What the task requires
The entries need to be copied exactly.

** start Material for the task **

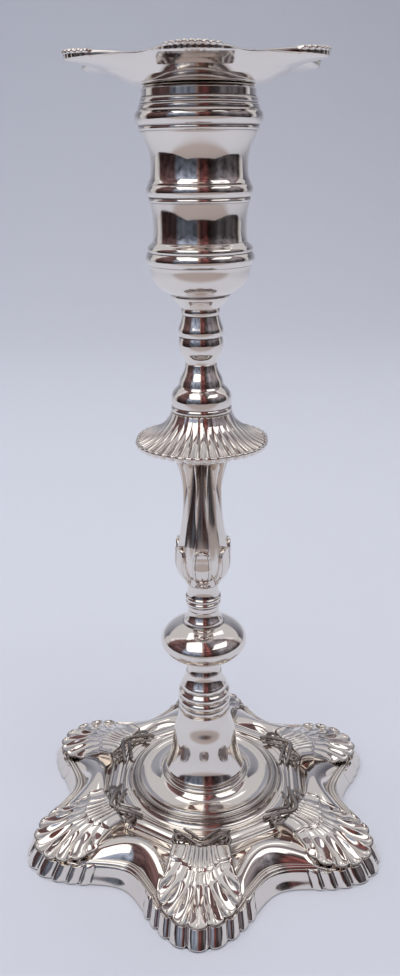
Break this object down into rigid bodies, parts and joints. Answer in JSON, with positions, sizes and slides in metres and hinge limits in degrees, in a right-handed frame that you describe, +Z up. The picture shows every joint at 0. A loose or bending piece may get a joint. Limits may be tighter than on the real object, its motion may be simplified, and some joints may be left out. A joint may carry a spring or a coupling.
{
  "type": "candlestick",
  "caption": "Table candlestick with a six-cornered scallop-shell base, turned and fluted stem, socket and lift-out drip-pan nozzle.",
  "frame": {"origin": "centre of the base, on the surface it stands on", "axes": "+Z up along the stem's axis; the six corners lie at -90 degrees and every 60 degrees from it"},
  "size_m": [0.1224, 0.1372, 0.254],
  "materials": {
    "silver": "bright polished silver plate, faintly warm, with light tarnish in the recesses",
    "rod_steel": "plain zinc-plated steel"
  },
  "bodies": {
    "stick": {"base": "silver", "base_washer": "rod_steel", "base_nut": "rod_steel", "tie_rod": "rod_steel", "foot_collar": "silver", "bulb_knop": "silver", "ring_collar": "silver", "baluster": "silver", "fluted_shade": "silver", "bell_knop": "silver", "ring_knop": "silver", "socket_cup": "silver", "socket_nut": "silver", "socket_barrel": "silver"},
    "nozzle": {"nozzle_pan": "silver", "nozzle_collar": "silver"}
  },
  "joints": [
    {"name": "nozzle_lift", "type": "slide", "parent": "stick", "child": "nozzle", "axis": [0, 0, 1], "range_m": [0, 0.03]}
  ]
}
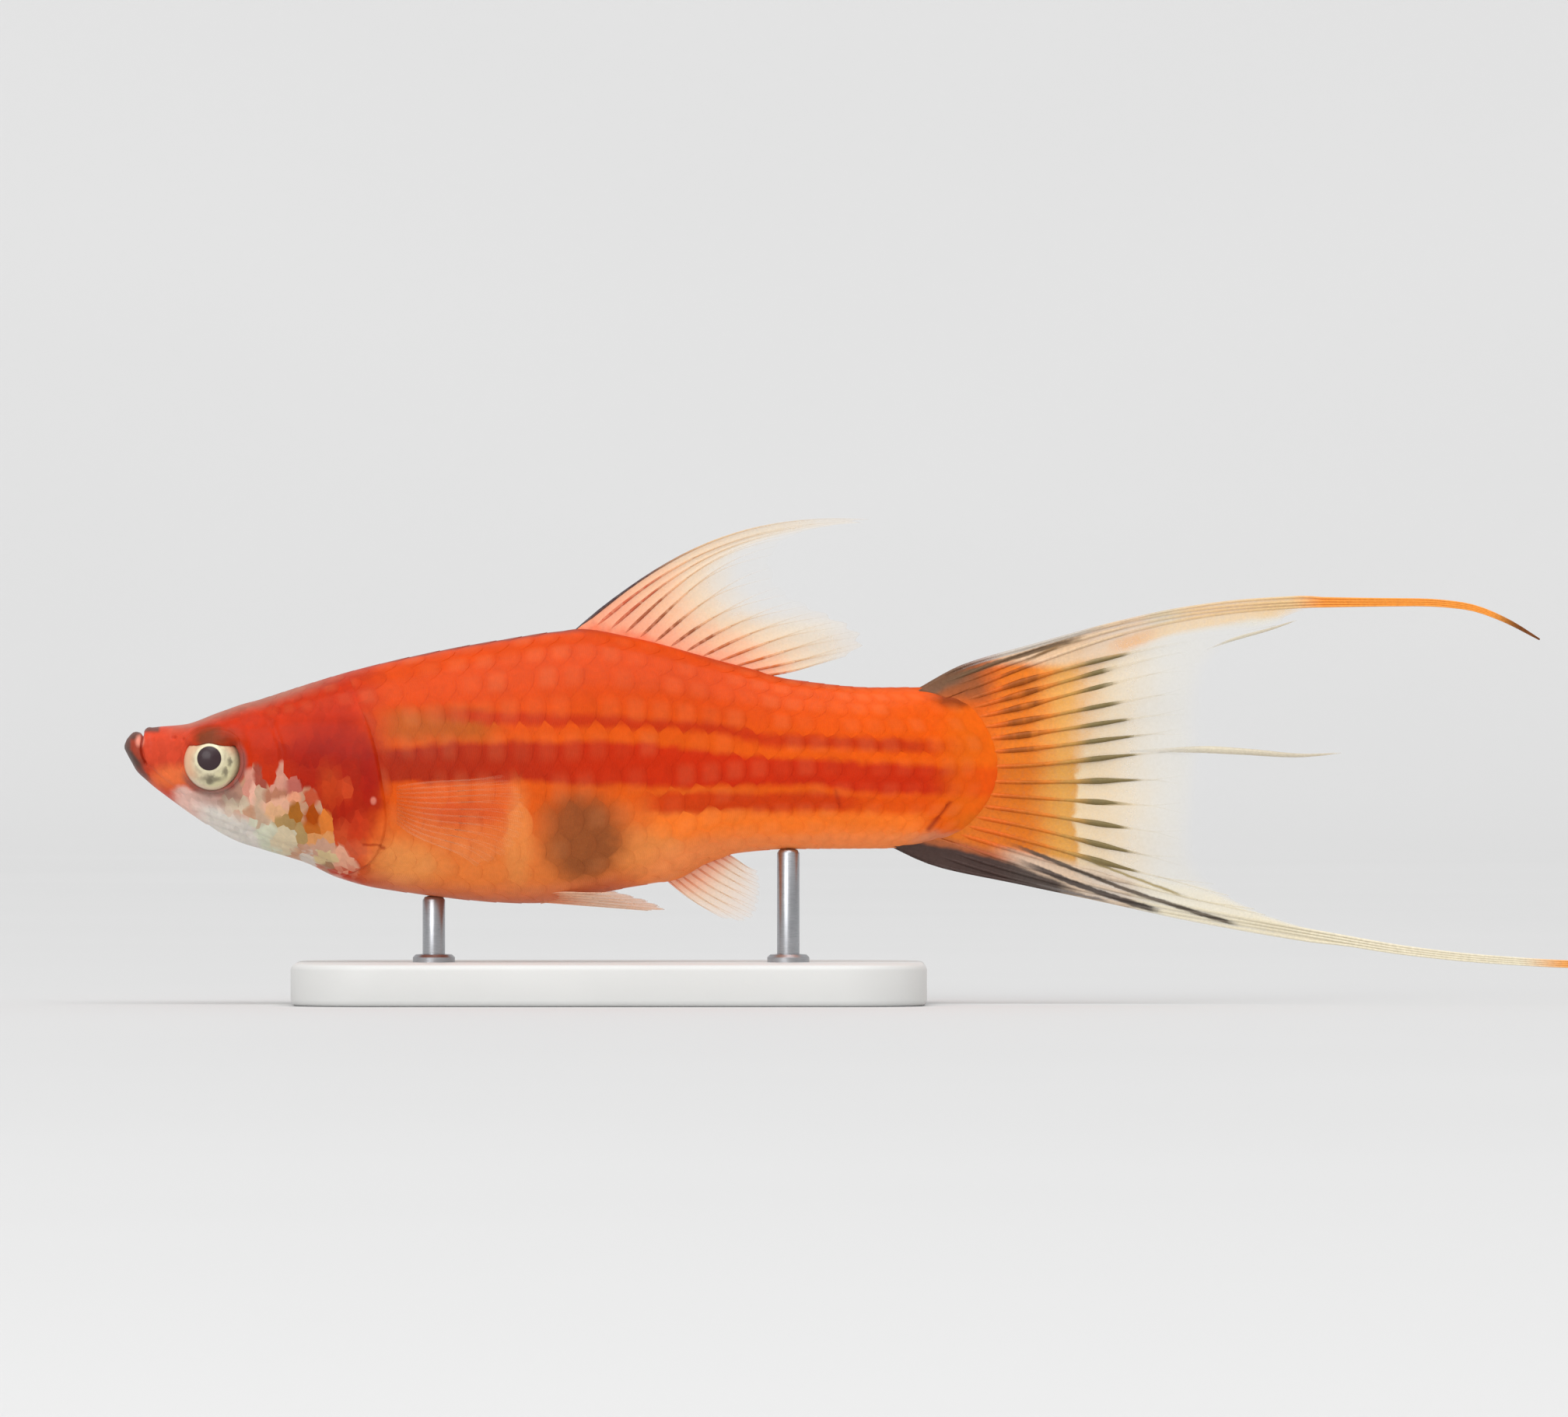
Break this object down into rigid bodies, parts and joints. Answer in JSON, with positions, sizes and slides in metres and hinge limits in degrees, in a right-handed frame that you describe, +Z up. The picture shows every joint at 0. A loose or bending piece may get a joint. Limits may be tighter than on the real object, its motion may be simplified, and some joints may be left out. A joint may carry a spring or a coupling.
{
  "type": "lyretail swordtail fish model",
  "caption": "Still life-size female lyretail swordtail, orange-red with a dark red side band, swimming on a flat plain stand with short rods.",
  "frame": {"origin": "centre of the bounding box on the floor, under the stand's base", "axes": "+Z up, the fish's head towards -X and its tail towards +X, its left side towards -Y"},
  "size_m": [0.115, 0.028, 0.0346],
  "materials": {
    "skin": "wet, scaled fish skin, satin gloss",
    "lip": "dark moist lip",
    "eye": "clear and polished, silver iris with a black pupil",
    "fin": "translucent salmon membrane with darker rays",
    "tail_fin": "translucent cream and orange membrane with dark rays",
    "sword": "orange fin rays",
    "clear_fin": "almost clear membrane with fine rays",
    "stand_base": "satin pale grey",
    "stand_rod": "satin"
  },
  "bodies": {
    "root": {"head": "skin", "lower_jaw": "lip", "torso": "skin", "tail_stalk": "skin", "eye_left": "eye", "eye_right": "eye", "dorsal_fin": "fin", "tail_fin_upper": "tail_fin", "tail_fin_middle": "tail_fin", "tail_fin_lower": "tail_fin", "tail_sword_upper": "sword", "tail_sword_lower": "sword", "anal_fin": "clear_fin", "pelvic_fin_left": "clear_fin", "pelvic_fin_right": "clear_fin", "pectoral_fin_left": "clear_fin", "pectoral_fin_right": "clear_fin", "stand_base": "stand_base", "stand_rod_front": "stand_rod", "stand_rod_rear": "stand_rod"}
  },
  "joints": []
}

** end Material for the task **

The completed task
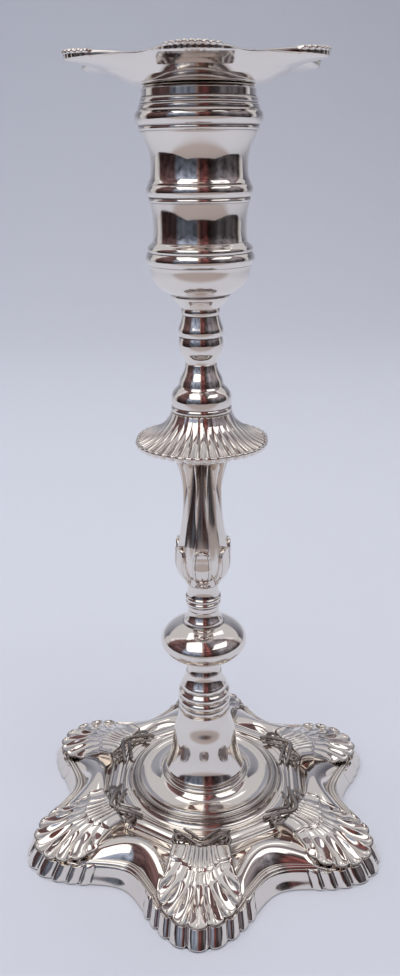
Break this object down into rigid bodies, parts and joints. Answer in JSON, with positions, sizes and slides in metres and hinge limits in degrees, in a right-handed frame that you describe, +Z up. The picture shows every joint at 0. A loose or bending piece may get a joint. Limits may be tighter than on the real object, its motion may be simplified, and some joints may be left out. A joint may carry a spring or a coupling.
{
  "type": "candlestick",
  "caption": "Table candlestick with a six-cornered scallop-shell base, turned and fluted stem, socket and lift-out drip-pan nozzle.",
  "frame": {"origin": "centre of the base, on the surface it stands on", "axes": "+Z up along the stem's axis; the six corners lie at -90 degrees and every 60 degrees from it"},
  "size_m": [0.1224, 0.1372, 0.254],
  "materials": {
    "silver": "bright polished silver plate, faintly warm, with light tarnish in the recesses",
    "rod_steel": "plain zinc-plated steel"
  },
  "bodies": {
    "stick": {"base": "silver", "base_washer": "rod_steel", "base_nut": "rod_steel", "tie_rod": "rod_steel", "foot_collar": "silver", "bulb_knop": "silver", "ring_collar": "silver", "baluster": "silver", "fluted_shade": "silver", "bell_knop": "silver", "ring_knop": "silver", "socket_cup": "silver", "socket_nut": "silver", "socket_barrel": "silver"},
    "nozzle": {"nozzle_pan": "silver", "nozzle_collar": "silver"}
  },
  "joints": [
    {"name": "nozzle_lift", "type": "slide", "parent": "stick", "child": "nozzle", "axis": [0, 0, 1], "range_m": [0, 0.03]}
  ]
}
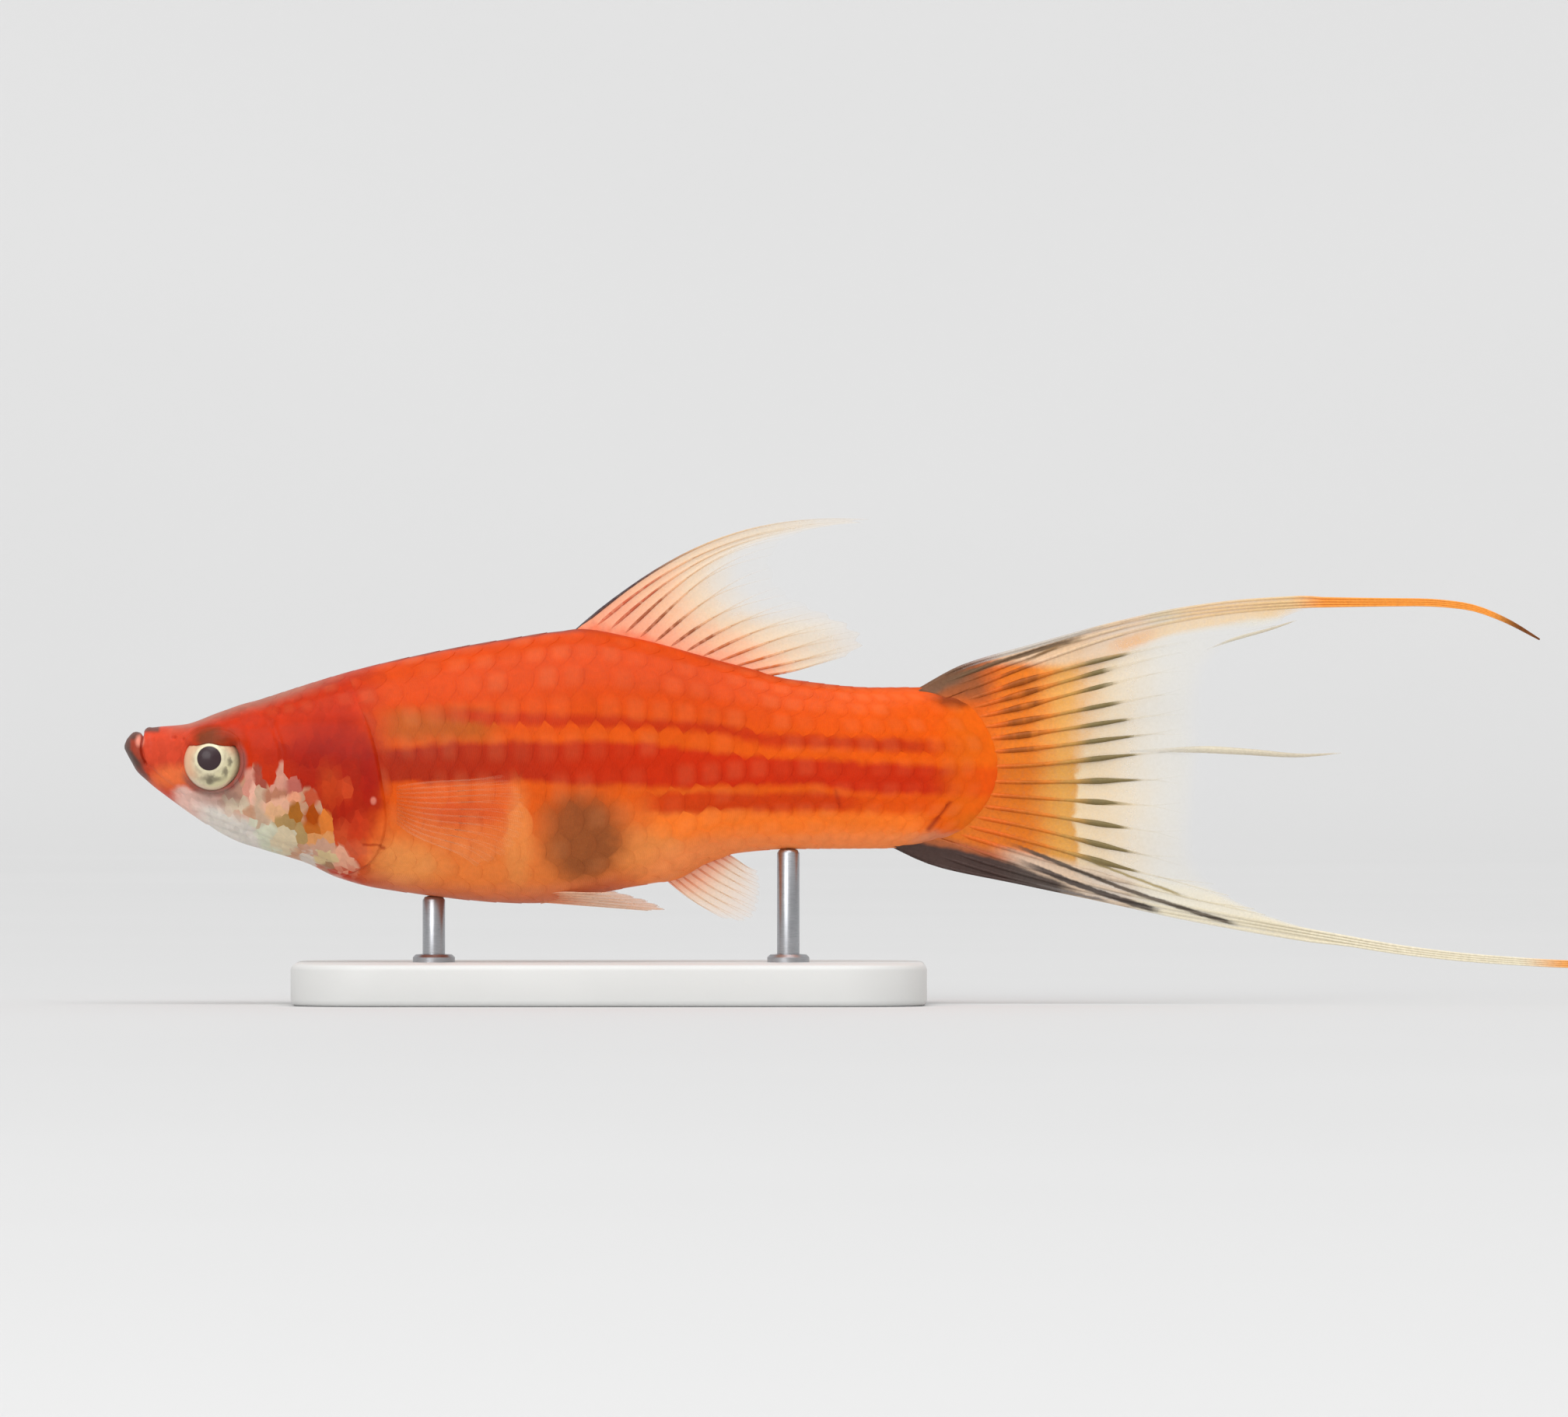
Break this object down into rigid bodies, parts and joints. Answer in JSON, with positions, sizes and slides in metres and hinge limits in degrees, in a right-handed frame that you describe, +Z up. The picture shows every joint at 0. A loose or bending piece may get a joint. Limits may be tighter than on the real object, its motion may be simplified, and some joints may be left out. A joint may carry a spring or a coupling.
{
  "type": "lyretail swordtail fish model",
  "caption": "Still life-size female lyretail swordtail, orange-red with a dark red side band, swimming on a flat plain stand with short rods.",
  "frame": {"origin": "centre of the bounding box on the floor, under the stand's base", "axes": "+Z up, the fish's head towards -X and its tail towards +X, its left side towards -Y"},
  "size_m": [0.115, 0.028, 0.0346],
  "materials": {
    "skin": "wet, scaled fish skin, satin gloss",
    "lip": "dark moist lip",
    "eye": "clear and polished, silver iris with a black pupil",
    "fin": "translucent salmon membrane with darker rays",
    "tail_fin": "translucent cream and orange membrane with dark rays",
    "sword": "orange fin rays",
    "clear_fin": "almost clear membrane with fine rays",
    "stand_base": "satin pale grey",
    "stand_rod": "satin"
  },
  "bodies": {
    "root": {"head": "skin", "lower_jaw": "lip", "torso": "skin", "tail_stalk": "skin", "eye_left": "eye", "eye_right": "eye", "dorsal_fin": "fin", "tail_fin_upper": "tail_fin", "tail_fin_middle": "tail_fin", "tail_fin_lower": "tail_fin", "tail_sword_upper": "sword", "tail_sword_lower": "sword", "anal_fin": "clear_fin", "pelvic_fin_left": "clear_fin", "pelvic_fin_right": "clear_fin", "pectoral_fin_left": "clear_fin", "pectoral_fin_right": "clear_fin", "stand_base": "stand_base", "stand_rod_front": "stand_rod", "stand_rod_rear": "stand_rod"}
  },
  "joints": []
}